▶ [Material provided]:
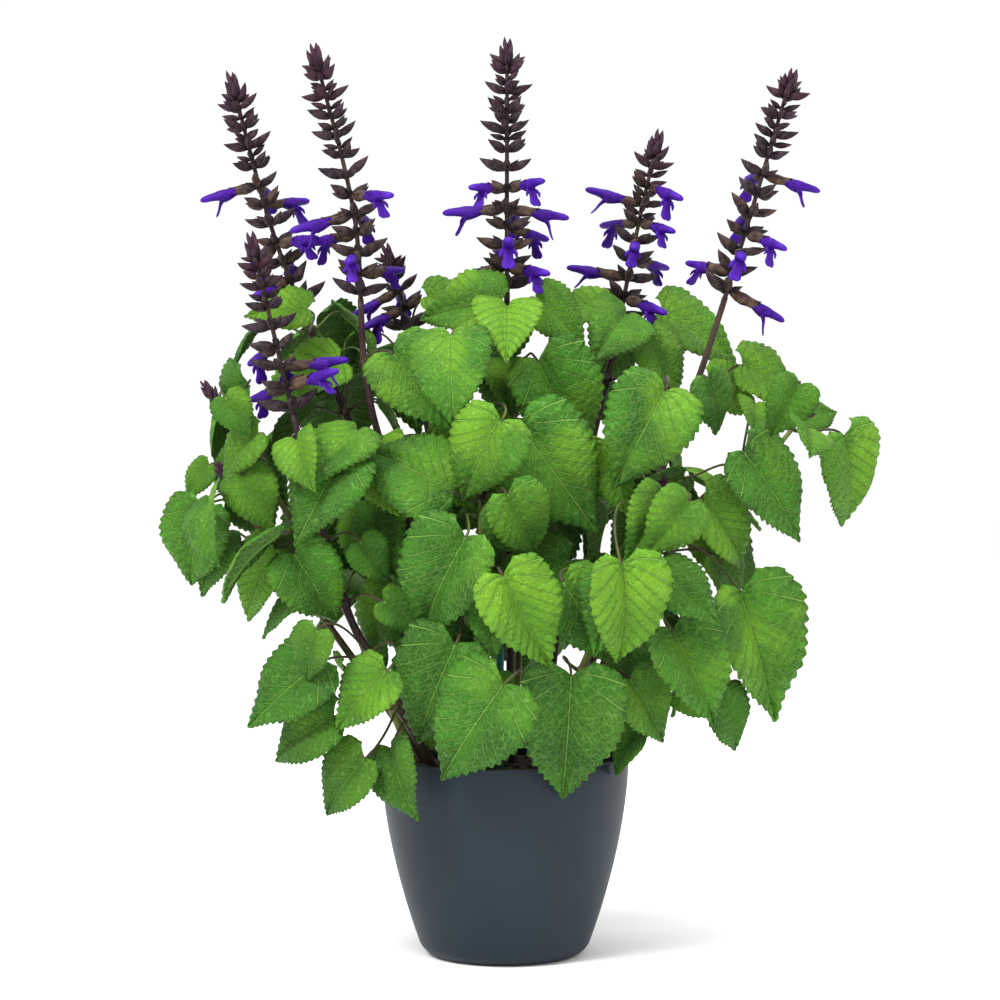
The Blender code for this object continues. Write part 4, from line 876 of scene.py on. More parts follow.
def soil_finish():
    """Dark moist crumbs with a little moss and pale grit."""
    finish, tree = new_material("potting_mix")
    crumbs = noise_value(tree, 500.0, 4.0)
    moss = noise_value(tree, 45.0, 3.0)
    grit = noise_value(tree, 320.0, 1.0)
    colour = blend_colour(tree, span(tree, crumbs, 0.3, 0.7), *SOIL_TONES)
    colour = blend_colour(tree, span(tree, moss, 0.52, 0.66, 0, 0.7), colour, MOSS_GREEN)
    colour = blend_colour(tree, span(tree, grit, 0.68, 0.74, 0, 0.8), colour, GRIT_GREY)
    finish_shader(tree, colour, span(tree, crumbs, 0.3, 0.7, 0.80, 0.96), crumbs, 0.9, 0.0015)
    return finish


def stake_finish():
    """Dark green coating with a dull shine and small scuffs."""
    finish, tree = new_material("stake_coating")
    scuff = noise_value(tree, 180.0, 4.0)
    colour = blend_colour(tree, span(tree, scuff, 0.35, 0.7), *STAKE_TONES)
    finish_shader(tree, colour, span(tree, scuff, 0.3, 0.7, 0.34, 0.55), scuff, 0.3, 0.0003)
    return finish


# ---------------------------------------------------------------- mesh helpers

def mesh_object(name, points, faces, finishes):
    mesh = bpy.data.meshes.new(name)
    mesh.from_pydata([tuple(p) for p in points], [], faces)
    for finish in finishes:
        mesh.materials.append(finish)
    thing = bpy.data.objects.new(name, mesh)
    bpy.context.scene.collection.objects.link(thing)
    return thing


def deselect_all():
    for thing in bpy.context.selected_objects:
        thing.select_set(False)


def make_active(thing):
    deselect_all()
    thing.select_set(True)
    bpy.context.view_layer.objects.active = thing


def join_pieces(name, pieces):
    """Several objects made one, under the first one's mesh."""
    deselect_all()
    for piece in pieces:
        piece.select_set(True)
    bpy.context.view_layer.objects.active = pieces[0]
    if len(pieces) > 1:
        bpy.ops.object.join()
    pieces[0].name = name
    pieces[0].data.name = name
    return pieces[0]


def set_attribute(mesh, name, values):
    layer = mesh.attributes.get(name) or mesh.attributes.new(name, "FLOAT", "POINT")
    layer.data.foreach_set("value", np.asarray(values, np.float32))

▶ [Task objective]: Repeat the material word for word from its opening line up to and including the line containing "bpy.context.view_layer.objects.active = thing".

▶ [Solution]:
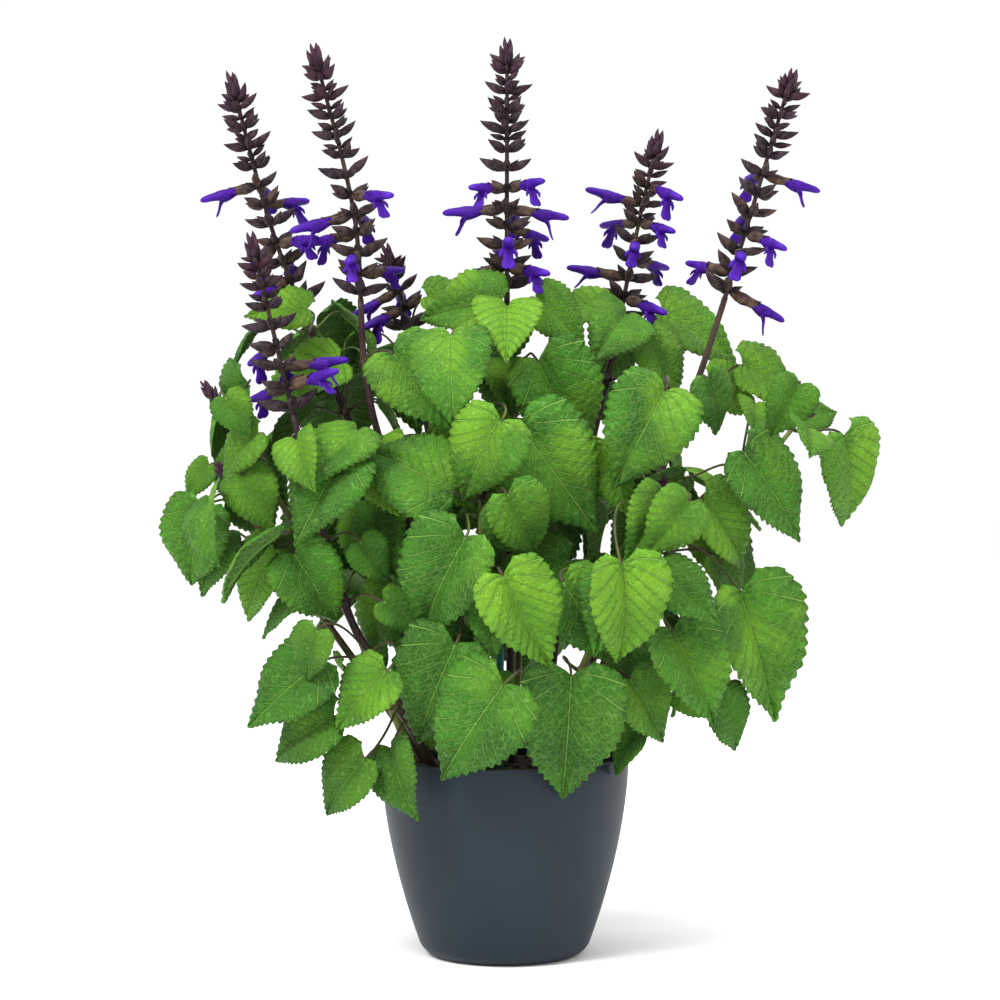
The Blender code for this object continues. Write part 4, from line 876 of scene.py on. More parts follow.
def soil_finish():
    """Dark moist crumbs with a little moss and pale grit."""
    finish, tree = new_material("potting_mix")
    crumbs = noise_value(tree, 500.0, 4.0)
    moss = noise_value(tree, 45.0, 3.0)
    grit = noise_value(tree, 320.0, 1.0)
    colour = blend_colour(tree, span(tree, crumbs, 0.3, 0.7), *SOIL_TONES)
    colour = blend_colour(tree, span(tree, moss, 0.52, 0.66, 0, 0.7), colour, MOSS_GREEN)
    colour = blend_colour(tree, span(tree, grit, 0.68, 0.74, 0, 0.8), colour, GRIT_GREY)
    finish_shader(tree, colour, span(tree, crumbs, 0.3, 0.7, 0.80, 0.96), crumbs, 0.9, 0.0015)
    return finish


def stake_finish():
    """Dark green coating with a dull shine and small scuffs."""
    finish, tree = new_material("stake_coating")
    scuff = noise_value(tree, 180.0, 4.0)
    colour = blend_colour(tree, span(tree, scuff, 0.35, 0.7), *STAKE_TONES)
    finish_shader(tree, colour, span(tree, scuff, 0.3, 0.7, 0.34, 0.55), scuff, 0.3, 0.0003)
    return finish


# ---------------------------------------------------------------- mesh helpers

def mesh_object(name, points, faces, finishes):
    mesh = bpy.data.meshes.new(name)
    mesh.from_pydata([tuple(p) for p in points], [], faces)
    for finish in finishes:
        mesh.materials.append(finish)
    thing = bpy.data.objects.new(name, mesh)
    bpy.context.scene.collection.objects.link(thing)
    return thing


def deselect_all():
    for thing in bpy.context.selected_objects:
        thing.select_set(False)


def make_active(thing):
    deselect_all()
    thing.select_set(True)
    bpy.context.view_layer.objects.active = thing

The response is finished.